Als heut ich spazierte am Morgen erblickt‘ ich ein Veilchen am Rand. Es war zwischen Dornen verborgen, man sah kaum sein blaues Gewand.
Ganz scheu stand’s, als würd sich’s verstecken und duckte sein Köpfchen geschwind, als wollt‘ es sich schützend bedecken vorm frischen und pfeifenden Wind.
Gedanken entfloh’n in die Ferne, als Mutter zu Hause noch war. Sie mochte die Blumen so gerne. Die Veilchen am liebsten sogar.
Ich blieb vor dem Blümchen kurz stehen. Wie schön war’s und zierlich gebaut. Doch als ich schon weiter wollt‘ gehen, da hat’s zu mir rüber geschaut.
Es schien so, als wollt‘ es was sagen. Ich schaute es neugierig an. Noch eh‘ ich gedacht es zu fragen, fing’s zögernd zu reden gleich an.
Ich bückte nun rasch mich hinunter. `s sprach leise, doch konnt‘ ich’s verstehn. Der Morgenwind, eben noch munter, hielt an jetzt sein kräftiges Weh’n.
„ Du Menschenkind, merk auf die Worte, die zu dir die Mutter einst sprach. Sie weilt nicht mehr hier an dem Orte, liegt lang schon im Erdengemach.
Sie bat dich den Schöpfer zu lieben, der dir und mir Leben geschenkt, und so steht’s im Buche geschrieben: Er ist’s, der den Weltenlauf lenkt.“
Im nächsten Moment stand es schweigend. Ich fühlte nun seltsamen Schmerz. Sein Köpfchen zur Erde sich neigend, sprach’s weiter, bewegte mein Herz.
„ Sie hat dich stets sorgsam geleitet mit Liebe, viel Kraft, ohne Ruh. Oft hast du ihr Kummer bereitet, warst störrisch und böse dazu.

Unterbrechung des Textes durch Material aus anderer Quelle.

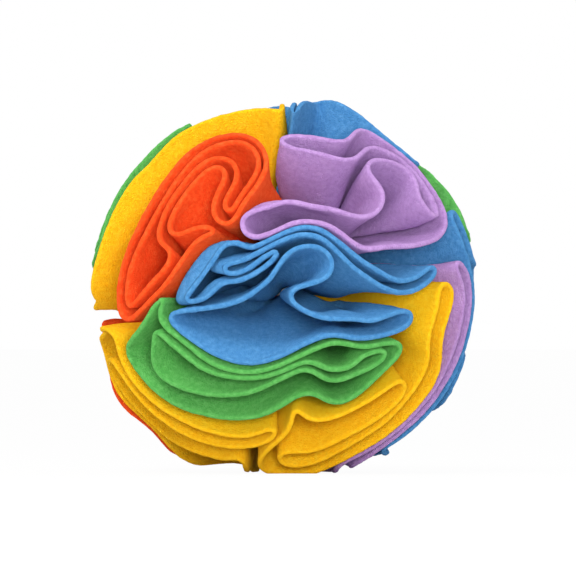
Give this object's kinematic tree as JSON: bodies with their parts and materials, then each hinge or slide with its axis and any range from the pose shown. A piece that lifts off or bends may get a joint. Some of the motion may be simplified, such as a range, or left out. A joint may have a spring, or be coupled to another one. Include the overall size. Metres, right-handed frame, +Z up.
{
  "type": "snuffle ball",
  "caption": "Round ball of soft fleece discs in five colours, tied together in the middle so that their ruffled edges form folds for hiding dry treats.",
  "frame": {"origin": "middle of the underside, on the floor the ball rests on", "axes": "+X to the right as pictured, the pictured side faces -Y, +Z up"},
  "size_m": [0.1488, 0.1486, 0.1466],
  "materials": {
    "orange_disc_1": "matte anti-pill fleece",
    "orange_disc_2": "matte anti-pill fleece",
    "orange_disc_3": "matte anti-pill fleece",
    "orange_disc_4": "matte anti-pill fleece",
    "yellow_disc_1": "matte anti-pill fleece",
    "yellow_disc_2": "matte anti-pill fleece",
    "yellow_disc_3": "matte anti-pill fleece",
    "yellow_disc_4": "matte anti-pill fleece",
    "green_disc_1": "matte anti-pill fleece",
    "green_disc_2": "matte anti-pill fleece",
    "green_disc_3": "matte anti-pill fleece",
    "green_disc_4": "matte anti-pill fleece",
    "blue_disc_1": "matte anti-pill fleece",
    "blue_disc_2": "matte anti-pill fleece",
    "blue_disc_3": "matte anti-pill fleece",
    "blue_disc_4": "matte anti-pill fleece",
    "lilac_disc_1": "matte anti-pill fleece",
    "lilac_disc_2": "matte anti-pill fleece",
    "lilac_disc_3": "matte anti-pill fleece",
    "lilac_disc_4": "matte anti-pill fleece",
    "centre_tie": "matte twisted cord"
  },
  "bodies": {
    "root": {"orange_disc_1": "orange_disc_1", "orange_disc_2": "orange_disc_2", "orange_disc_3": "orange_disc_3", "orange_disc_4": "orange_disc_4", "yellow_disc_1": "yellow_disc_1", "yellow_disc_2": "yellow_disc_2", "yellow_disc_3": "yellow_disc_3", "yellow_disc_4": "yellow_disc_4", "green_disc_1": "green_disc_1", "green_disc_2": "green_disc_2", "green_disc_3": "green_disc_3", "green_disc_4": "green_disc_4", "blue_disc_1": "blue_disc_1", "blue_disc_2": "blue_disc_2", "blue_disc_3": "blue_disc_3", "blue_disc_4": "blue_disc_4", "lilac_disc_1": "lilac_disc_1", "lilac_disc_2": "lilac_disc_2", "lilac_disc_3": "lilac_disc_3", "lilac_disc_4": "lilac_disc_4", "centre_tie": "centre_tie"}
  },
  "joints": []
}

Ich kämpfte mit Scham, die mich quälte, mit bohrendem Schmerz in der Brust. Wie sehr meine Mutter mir fehlte, war längst meinem Herzen bewusst.
„ Sie bat nie darum ihr zu danken“, so fügte das Veilchen hinzu, „und liebender Mutter Gedanken erlangen im Tode erst Ruh‘.
Umgeben von Mühen und Sorgen, erlitt sie manch schlaflose Nacht. Doch lachte sie wieder am Morgen, wenn sie dir das Frühstück gemacht.
Auch war sie des Öfteren müde und manchmal vergrämt ihr Gesicht. Wie brannte ihr Herz voller Güte. Warum, sag mir, sahst du das nicht?“
Mich trafen die Worte wie Pfeile. Das Veilchen stand stumm wieder da. Ich war wie gebannt, eine Weile. Mir waren die Tränen jetzt nah.
Ich sah, wie die Blüte sich reckte und Perlen in funkelndem Nass. Sie glänzten wie Tau, der bedeckte früh morgens das durstige Gras.
Jetzt spürt‘ ich den Wind wieder wehen. Das Blümchen erzitterte sacht. Ich konnt‘ es jetzt nicht mehr verstehen. In mir war ein Sehnen erwacht.
Schon lief ich mit eilenden Schritten zum Grab meiner Mutter geschwind. Ich wollt‘ um Verzeihung sie bitten, dass nie ihr gedankt ich, als Kind.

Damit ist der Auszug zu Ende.